● **Data section**
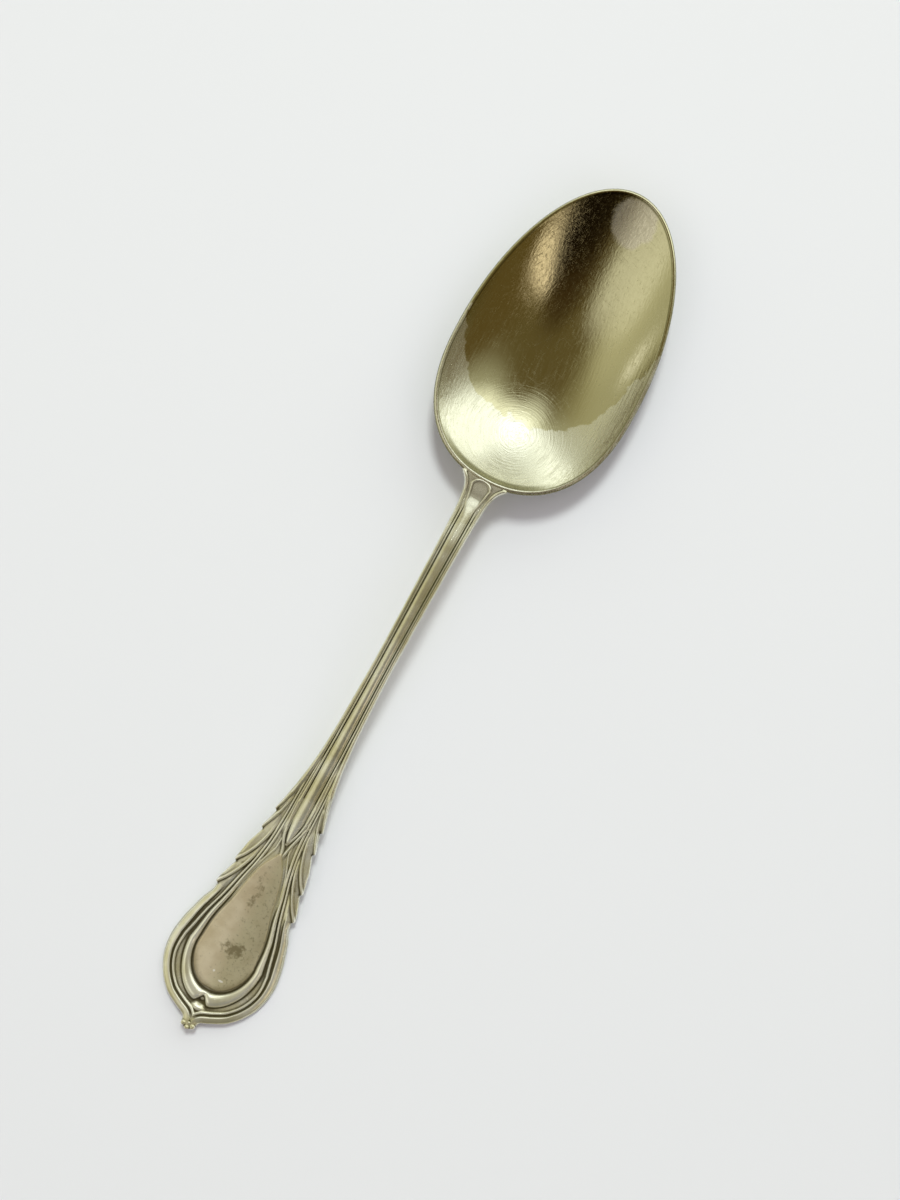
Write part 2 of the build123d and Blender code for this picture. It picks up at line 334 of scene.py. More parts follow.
def leaf_mouldings(x, d):
    """Upper end, d above about 30: running beads, leaf edges and the V of the rib."""
    across = np.abs(x)
    height = np.full(np.shape(x), ground)
    # soft swelling of the leaves between the beads and the outline
    leaf_zone = smooth_step(0, 1.2, across - outer_bead_line(d))
    height += 0.3 * leaf_zone
    for line, reach in ((inner_bead_line, 0.34), (outer_bead_line, 0.3)):
        height = np.maximum(height, ground + 0.36 * bead(across - line(d), reach))
    middle = (inner_bead_line(d) + panel_edge(d)) / 2 + 0.1
    between = bead(across - middle, 0.22) * smooth_step(31, 36, d)
    height = np.maximum(height, ground + 0.2 * between)
    for points in leaf_edges:
        gap, side, along = path_offset(across, d, smooth_path(points))
        strength = smooth_step(0.0, 0.45, along)
        # the terrace is cut down on the inner side, away from the outline
        fall = np.where(side < 0, smooth_step(0.0, 0.6, gap) * np.exp(-gap / 1.1), 0)
        height += strength * (0.34 * hump(gap, 0.5) - 0.36 * fall)
    return height


def stem_reeds(x, d):
    """Reeded section: a half-round rib, a thin reed and an edge bead on each side.

    The edge bead is a share of the half width, so it tapers with the stem. The beads that
    come up from the panel keep to their own lines until they fade.
    """
    across = np.abs(x)
    width = half_width(d)
    share = across / width
    starting = smooth_step(rib_start, rib_start + 4, d)
    rib = np.minimum(1.35 * np.sqrt(np.clip((d - rib_start) / 5.5, 0, 1)), 0.44 * width)
    reed_line = through([46, 50, 57, 64, 72], [2.1, 2.0, 1.9, 1.75, 1.62], d)
    reed_line = np.minimum(reed_line, 0.6 * width)
    tall = smooth_step(47, 62, d)
    height = np.full(np.shape(x), ground - 0.06 - 0.14 * tall)
    height = np.maximum(height, ground + (0.66 + 0.2 * tall) * bead(across, np.maximum(rib, 1e-3)))
    reed = ground - 0.5 * (1 - starting) + 0.34 * bead(across - reed_line, 0.085 * width)
    height = np.maximum(height, reed)
    fading = smooth_step(74, 62, d)
    for line in (inner_bead_line, outer_bead_line):
        beads = ground - 0.1 - 0.5 * (1 - starting) + 0.42 * bead(across - line(d), 0.24)
        height = np.where(fading > 0, np.maximum(height, beads - 0.5 * (1 - fading)), height)
    edge = smooth_step(53, 63, d)
    height = np.maximum(height, ground - 0.4 * (1 - edge) + 0.5 * bead(share - 0.85, 0.17))
    return height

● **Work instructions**
Write down every line of the data exactly as it appears above.

● **Result of this exercise**
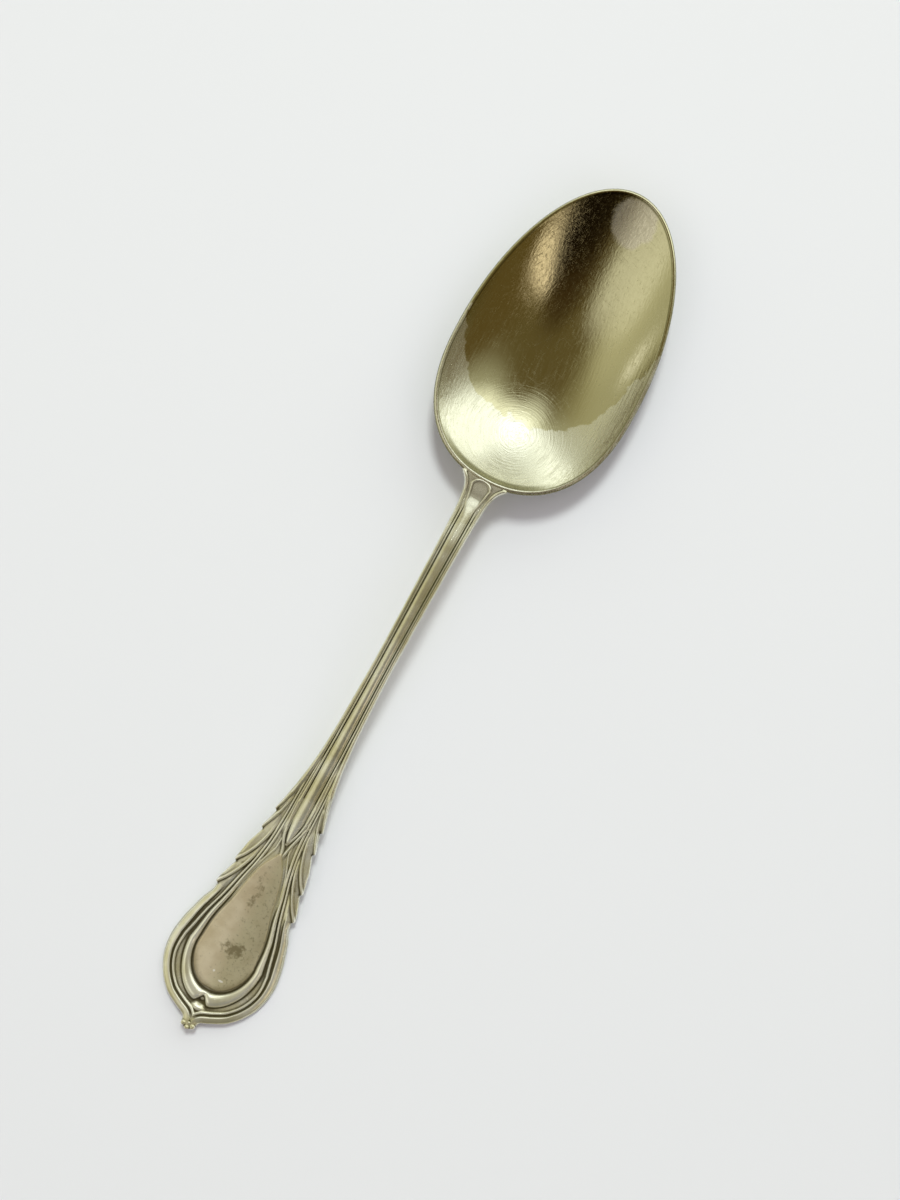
Write part 2 of the build123d and Blender code for this picture. It picks up at line 334 of scene.py. More parts follow.
def leaf_mouldings(x, d):
    """Upper end, d above about 30: running beads, leaf edges and the V of the rib."""
    across = np.abs(x)
    height = np.full(np.shape(x), ground)
    # soft swelling of the leaves between the beads and the outline
    leaf_zone = smooth_step(0, 1.2, across - outer_bead_line(d))
    height += 0.3 * leaf_zone
    for line, reach in ((inner_bead_line, 0.34), (outer_bead_line, 0.3)):
        height = np.maximum(height, ground + 0.36 * bead(across - line(d), reach))
    middle = (inner_bead_line(d) + panel_edge(d)) / 2 + 0.1
    between = bead(across - middle, 0.22) * smooth_step(31, 36, d)
    height = np.maximum(height, ground + 0.2 * between)
    for points in leaf_edges:
        gap, side, along = path_offset(across, d, smooth_path(points))
        strength = smooth_step(0.0, 0.45, along)
        # the terrace is cut down on the inner side, away from the outline
        fall = np.where(side < 0, smooth_step(0.0, 0.6, gap) * np.exp(-gap / 1.1), 0)
        height += strength * (0.34 * hump(gap, 0.5) - 0.36 * fall)
    return height


def stem_reeds(x, d):
    """Reeded section: a half-round rib, a thin reed and an edge bead on each side.

    The edge bead is a share of the half width, so it tapers with the stem. The beads that
    come up from the panel keep to their own lines until they fade.
    """
    across = np.abs(x)
    width = half_width(d)
    share = across / width
    starting = smooth_step(rib_start, rib_start + 4, d)
    rib = np.minimum(1.35 * np.sqrt(np.clip((d - rib_start) / 5.5, 0, 1)), 0.44 * width)
    reed_line = through([46, 50, 57, 64, 72], [2.1, 2.0, 1.9, 1.75, 1.62], d)
    reed_line = np.minimum(reed_line, 0.6 * width)
    tall = smooth_step(47, 62, d)
    height = np.full(np.shape(x), ground - 0.06 - 0.14 * tall)
    height = np.maximum(height, ground + (0.66 + 0.2 * tall) * bead(across, np.maximum(rib, 1e-3)))
    reed = ground - 0.5 * (1 - starting) + 0.34 * bead(across - reed_line, 0.085 * width)
    height = np.maximum(height, reed)
    fading = smooth_step(74, 62, d)
    for line in (inner_bead_line, outer_bead_line):
        beads = ground - 0.1 - 0.5 * (1 - starting) + 0.42 * bead(across - line(d), 0.24)
        height = np.where(fading > 0, np.maximum(height, beads - 0.5 * (1 - fading)), height)
    edge = smooth_step(53, 63, d)
    height = np.maximum(height, ground - 0.4 * (1 - edge) + 0.5 * bead(share - 0.85, 0.17))
    return height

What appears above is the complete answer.